-- Dataset extract --
>> start

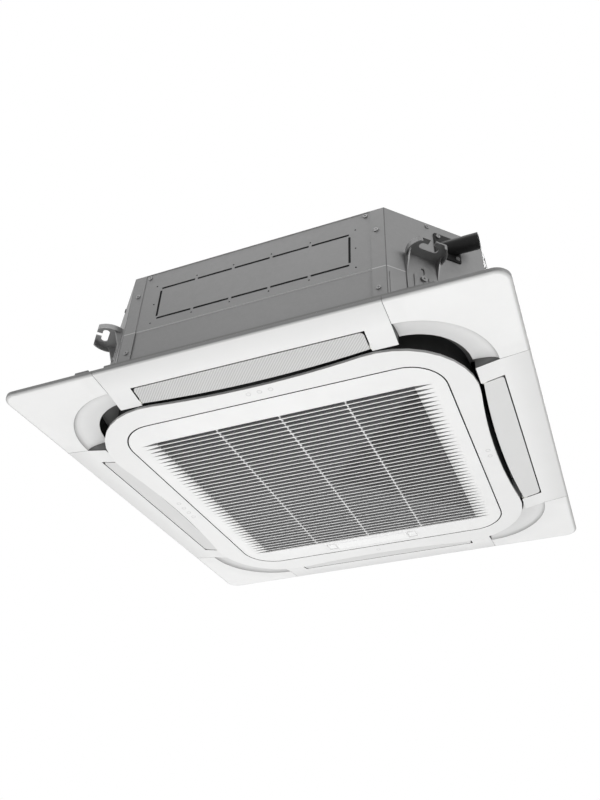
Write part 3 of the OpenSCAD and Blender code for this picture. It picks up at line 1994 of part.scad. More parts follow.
// Rocking latch: pressing its far end draws the nose off its ledge
module latch(sx) {
  x = sx * (strip_w - latch_w) / 2;
  y0 = strip_y0 + latch_edge_gap;
  y1 = strip_y0 + latch_d - latch_edge_gap;
  pivot_height = intake_z + latch_pivot_rise;
  nose_z = catch_z + catch_t + latch_nose_gap;
  color([0.9, 0.9, 0.89]) hung() {
    translate([x - latch_w / 2, y0, intake_z])
      cube([latch_w, y1 - y0, latch_t]);
    translate([x - latch_w / 2, strip_y0 + latch_pivot_in, pivot_height])
      rod(latch_w, latch_lug_r - latch_edge_gap);
    translate([x - latch_w / 2 - latch_pin_len, strip_y0 + latch_pivot_in, pivot_height])
      rotate([0, 90, 0])
        cylinder(latch_w + 2 * latch_pin_len, r = latch_pin_r, $fn = small_fn);
    translate([x - catch_w / 2, y1 - latch_arm_t, intake_z])
      cube([catch_w, latch_arm_t, nose_z + latch_nose_h - intake_z]);
    translate([x - catch_w / 2, y1 - latch_arm_t, nose_z])
      cube([catch_w, latch_arm_t + latch_nose_out, latch_nose_h]);
  }
}

module latch_left() {
  latch(-1);
}

module latch_right() {
  latch(1);
}

module receiver_strip() {
  half = strip_w / 2 - latch_w - latch_edge_gap - latch_lug_t - strip_seam;
  flange_z = intake_z + grille_t + clear;
  color([0.9, 0.9, 0.89]) hung()
    difference() {
      union() {
        translate([-half, strip_y0, intake_z])
          cube([2 * half, strip_d, grille_t + 2 * clear]);
        translate([-half, strip_y0 - strip_flange, flange_z])
          cube([2 * half, strip_d + 2 * strip_flange, strip_flange_t]);
        translate([lens_x, button_y, intake_z - lens_proud])
          cylinder(grille_t, d = lens_d);
      }
      translate([button_x, button_y, intake_z - over])
        cylinder(2 * grille_t + 2 * over, d = button_d + 2 * fit);
    }
}

module manual_button() {
  z1 = intake_z + grille_t + clear + strip_flange_t + clear;
  color([0.85, 0.85, 0.84]) hung()
    translate([button_x, button_y, 0]) {
      post(intake_z, z1 - intake_z + over, button_d / 2);
      post(z1, strip_flange_t, button_flange_d / 2);
    }
}

top_plate();
side_panel_front();
side_panel_rear();
side_panel_left();
side_panel_right();
corner_panel_front_left();
corner_panel_front_right();
corner_panel_rear_left();
corner_panel_rear_right();
casing_fasteners();
hanger_bracket_front_left();
hanger_bracket_front_right();
hanger_bracket_rear_left();
hanger_bracket_rear_right();
foam_liner();
drain_pan();
drain_plug();
coil_fins();
coil_end_plates();
coil_tubes();
gas_pipe();
liquid_pipe();
flare_nuts();
fan_motor();
motor_rubbers();
motor_shaft();
turbo_fan();
fan_nut();
bell_mouth();
control_box();
control_box_cover();
control_board();
terminal_block();
drain_pump();
float_switch();
float();
drain_hose();
drain_outlet();
duct_liner();
panel_frame();
panel_box();
panel_gasket();
corner_cover_front_left();
corner_cover_front_right();
corner_cover_rear_left();
corner_cover_rear_right();
intake_frame();
flap_front();
flap_right();
flap_rear();
flap_left();
flap_motors();
flap_bushes();
intake_grille();
air_filter();
latch_left();
latch_right();
receiver_strip();
manual_button();
panel_bolts();
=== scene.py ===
"""Looks of a ceiling cassette air conditioner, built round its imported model.

The casing hangs by four brackets, and the decorative panel below it carries
four air flaps, four corner outlets and a hinged intake grille. Every node of
the model gets a procedural finish here, and the pieces whose shape asks for
more than the model gives are made again in finer detail.
"""

from __future__ import annotations

import json
import logging
import math
from contextlib import contextmanager
from dataclasses import dataclass
from enum import Enum
from functools import cache
from typing import Callable, Iterator, Sequence, Union

import bpy
from mathutils import Matrix, Vector


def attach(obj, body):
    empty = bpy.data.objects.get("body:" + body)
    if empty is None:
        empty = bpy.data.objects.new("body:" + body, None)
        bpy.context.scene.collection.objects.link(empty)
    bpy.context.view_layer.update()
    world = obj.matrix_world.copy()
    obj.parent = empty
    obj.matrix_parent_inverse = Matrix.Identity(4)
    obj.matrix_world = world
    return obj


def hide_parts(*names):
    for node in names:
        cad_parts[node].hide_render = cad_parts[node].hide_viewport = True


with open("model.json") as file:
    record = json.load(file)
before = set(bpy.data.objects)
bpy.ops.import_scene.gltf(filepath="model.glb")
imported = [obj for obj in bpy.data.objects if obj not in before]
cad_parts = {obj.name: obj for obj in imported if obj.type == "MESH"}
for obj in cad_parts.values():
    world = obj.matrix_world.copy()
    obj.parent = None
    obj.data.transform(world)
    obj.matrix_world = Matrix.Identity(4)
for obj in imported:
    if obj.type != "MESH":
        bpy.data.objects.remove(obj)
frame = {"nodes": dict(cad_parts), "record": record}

LOG = logging.getLogger("cassette")
MM = 0.001

Piece = bpy.types.Object
Socket = bpy.types.NodeSocket
Material = bpy.types.Material
Colour = tuple[float, float, float]
Number = Union[float, "Value"]
CornerRule = Callable[[Vector, Vector], float]

# Painted shade: the names of the mesh attributes that carry each corner's share of it, and the
# numbers that shape it on steep faces, in a dark line and band along the rim's outer edge, and
# on walls.
STEEP_SHADE = "upright"
RECESS_SHADE = "recess"
STEEP_POWER = 0.55
RIM_POWER = 0.3
RIM_LINE = 1.1
RIM_BAND = 8.0
UPWARD = 0.3
WALL_LEAN = 0.6

MERGE_GAP = 0.00001
FLAT_ANGLE = math.radians(0.5)
EDGE_ANGLE = math.radians(35)
SMOOTH_ANGLE = math.radians(32)


class Side(Enum):
    """Sides of the unit, as the nodes' names spell them."""

    FRONT = "front"
    RIGHT = "right"
    REAR = "rear"
    LEFT = "left"


class Corner(Enum):
    """Corners of the unit, as the nodes' names spell them."""

    FRONT_LEFT = "front_left"
    FRONT_RIGHT = "front_right"
    REAR_LEFT = "rear_left"
    REAR_RIGHT = "rear_right"


# Shader maths


def math_method(operation: str, turned: bool = False) -> Callable[["Value", Number], "Value"]:
    """Makes a method of Value that adds one Math node.

    Args:
        operation: The node's operation.
        turned: Whether the value is the node's second input.

    Returns:
        The method.
    """

    def method(self: "Value", other: Number) -> "Value":
        """Takes the value and another one through the node."""
        operands = (other, self) if turned else (self, other)
        return self.math(operation, *operands)

    return method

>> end

Each line from the line with "top_plate();" to the line with "if empty is" is to be echoed exactly; both boundary lines are included, and nothing else is to be output.

-- Task response --
top_plate();
side_panel_front();
side_panel_rear();
side_panel_left();
side_panel_right();
corner_panel_front_left();
corner_panel_front_right();
corner_panel_rear_left();
corner_panel_rear_right();
casing_fasteners();
hanger_bracket_front_left();
hanger_bracket_front_right();
hanger_bracket_rear_left();
hanger_bracket_rear_right();
foam_liner();
drain_pan();
drain_plug();
coil_fins();
coil_end_plates();
coil_tubes();
gas_pipe();
liquid_pipe();
flare_nuts();
fan_motor();
motor_rubbers();
motor_shaft();
turbo_fan();
fan_nut();
bell_mouth();
control_box();
control_box_cover();
control_board();
terminal_block();
drain_pump();
float_switch();
float();
drain_hose();
drain_outlet();
duct_liner();
panel_frame();
panel_box();
panel_gasket();
corner_cover_front_left();
corner_cover_front_right();
corner_cover_rear_left();
corner_cover_rear_right();
intake_frame();
flap_front();
flap_right();
flap_rear();
flap_left();
flap_motors();
flap_bushes();
intake_grille();
air_filter();
latch_left();
latch_right();
receiver_strip();
manual_button();
panel_bolts();
=== scene.py ===
"""Looks of a ceiling cassette air conditioner, built round its imported model.

The casing hangs by four brackets, and the decorative panel below it carries
four air flaps, four corner outlets and a hinged intake grille. Every node of
the model gets a procedural finish here, and the pieces whose shape asks for
more than the model gives are made again in finer detail.
"""

from __future__ import annotations

import json
import logging
import math
from contextlib import contextmanager
from dataclasses import dataclass
from enum import Enum
from functools import cache
from typing import Callable, Iterator, Sequence, Union

import bpy
from mathutils import Matrix, Vector


def attach(obj, body):
    empty = bpy.data.objects.get("body:" + body)
    if empty is None:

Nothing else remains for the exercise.